Bonehead, growling now, eyes starting to pop: "Great, Cage. Let's go then. We don't have all … day."
— — —
"Who is this girl you're spending all your time with now?" he asks at the station.
I shrug. "You haven't been to the store in weeks." Our hangout after work. You'd think a group like us, spending so much of our time together during busy fire seasons, couldn't wait to get away after a regular day. But no. Cold cans of Bud or Coors, peanuts, barbecue sandwiches, all the fires refought, all our stupid stories retold, all those laughs and some serious discussions, too.
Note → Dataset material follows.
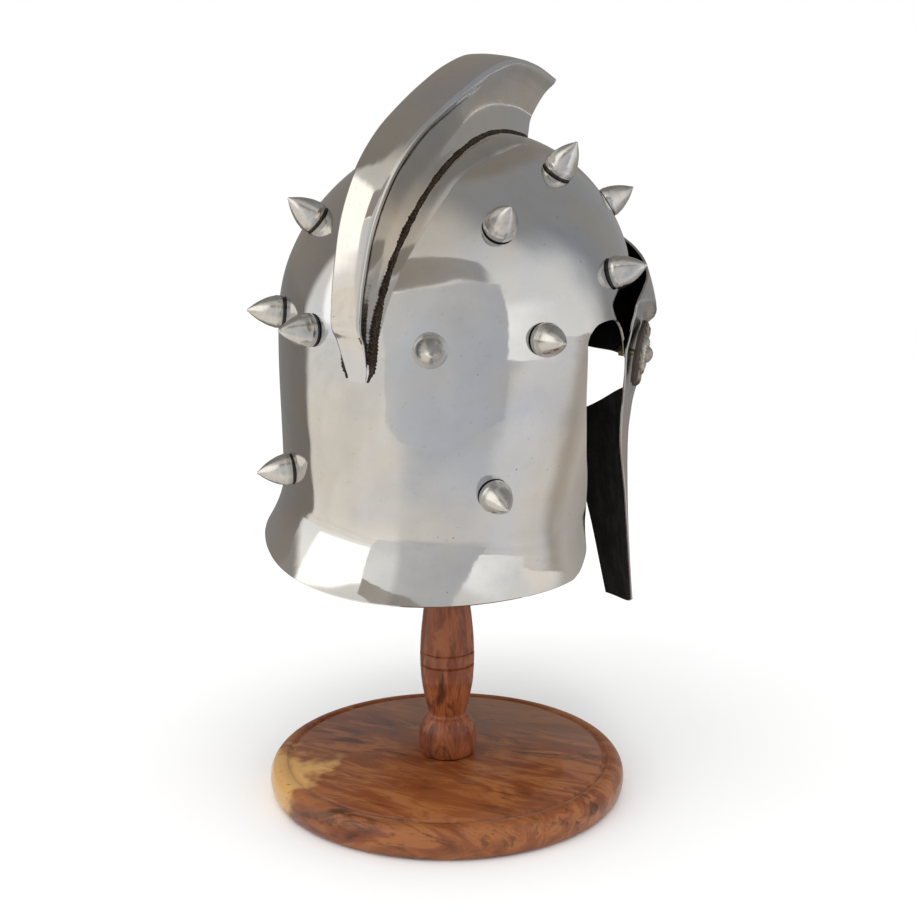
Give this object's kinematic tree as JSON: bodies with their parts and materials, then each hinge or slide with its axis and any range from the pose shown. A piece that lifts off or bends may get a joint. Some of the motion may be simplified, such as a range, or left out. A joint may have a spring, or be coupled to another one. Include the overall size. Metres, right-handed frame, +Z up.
{
  "type": "gladiator helmet on wooden stand",
  "caption": "Polished steel gladiator helmet with a raised comb, cone spikes, flared neck guard and open face plate, resting on a turned wooden stand with a round base.",
  "frame": {"origin": "centre of the base's underside, on the surface that the stand rests on", "axes": "+Z up the stand's post; -Y the way the helmet faces; +X towards the wearer's left"},
  "size_m": [0.2692, 0.3147, 0.4457],
  "materials": {
    "polished_steel": "polished sheet steel, mirror bright with hammer waviness",
    "comb_steel": "polished sheet steel",
    "plate_steel": "satin sheet steel, painted black on its inner side",
    "spike_steel": "turned and polished",
    "cast_nickel": "antique cast finish, dark in the hollows",
    "old_brass": "dull",
    "base_wood": "varnished hardwood",
    "post_wood": "varnished hardwood"
  },
  "bodies": {
    "root": {"skull": "polished_steel", "neck_guard": "polished_steel", "comb": "comb_steel", "face_plate": "plate_steel", "rosette_left": "cast_nickel", "rosette_right": "cast_nickel", "rosette_bolt_left": "old_brass", "rosette_bolt_right": "old_brass", "spike_01": "spike_steel", "spike_02": "spike_steel", "spike_03": "spike_steel", "spike_04": "spike_steel", "spike_05": "spike_steel", "spike_06": "spike_steel", "spike_07": "spike_steel", "spike_08": "spike_steel", "spike_09": "spike_steel", "spike_10": "spike_steel", "spike_11": "spike_steel", "spike_12": "spike_steel", "spike_13": "spike_steel", "spike_14": "spike_steel", "stand_base": "base_wood", "stand_post": "post_wood"}
  },
  "joints": []
}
"You in love or something?"
I shrug noncommittally. I am, but we're laconic in these days and so I feign casualness, just another girl. Admit nothing. Act cool.
"I want to meet this girl you're so in love with and can't go a day without," he says, half in grunt, half in growl, and just a trace of a smile.
So we meet at a restaurant in town, maybe Joe's, on Lower State.
I should note she's from Indiana, and even worse, South Bend. "Notre Dame sucks," he declares just about first thing. He's a huge fan of USC football.
"At least a degree means something from Notre Dame," she snaps. "SC's just a bunch of thugs who don't even go to class, and we're still better."
I take a deep breath. Let it out slowly.
He grunts, stares at her, big-eyed. She stares back, big-eyed.
"She's all right," he tells me later.
"How's the Midget?" he still asks 33 years into our marriage.
She's not so crazy about the appellation, but she loves him. They all do.
— — —
We're at Derf's, a burger and beer place at Mission and De La Vina, just back from a fire started by an air tanker when it crashed during a drop, killing one of my buddies, the co-pilot.
Bonehead buys me my beer. "It's hard losing a friend," he says. "Real hard."
— — —
"Call Stan," she says toward the end of summer. "I've been thinking about him."
"Still above ground," he growls. "It's a good day. I'm having a beer."
He's between rounds of chemo. I imagine him sitting at the doorstep of his house in Buellton, still drinking crappy Bud Light. We have a good, long talk. He's got time.
"How's the Midget?" he asks. I picture him nodding with a little smile as I tell him, and he grunts out some smartass reply about her rooting for the wrong team and putting up with me all this time. Probably the only person who could, he adds.
— — —
The RIP postings start showing up on Facebook in the evening Nov. 4 and on the YouCaring site set up for him. I recognize some names; many more I don't.
Bonehead started as a sawyer in 1974, was a foreman by the time I joined in 1980, and finished out as the Supe the last decade of his 40 some years on the crew. He fought his cancer for nearly 10 years.
This is hard. Real hard, I see, for generations of us. I wonder how many also bear some of his spark, maybe like me without even realizing it, better people for our time with him.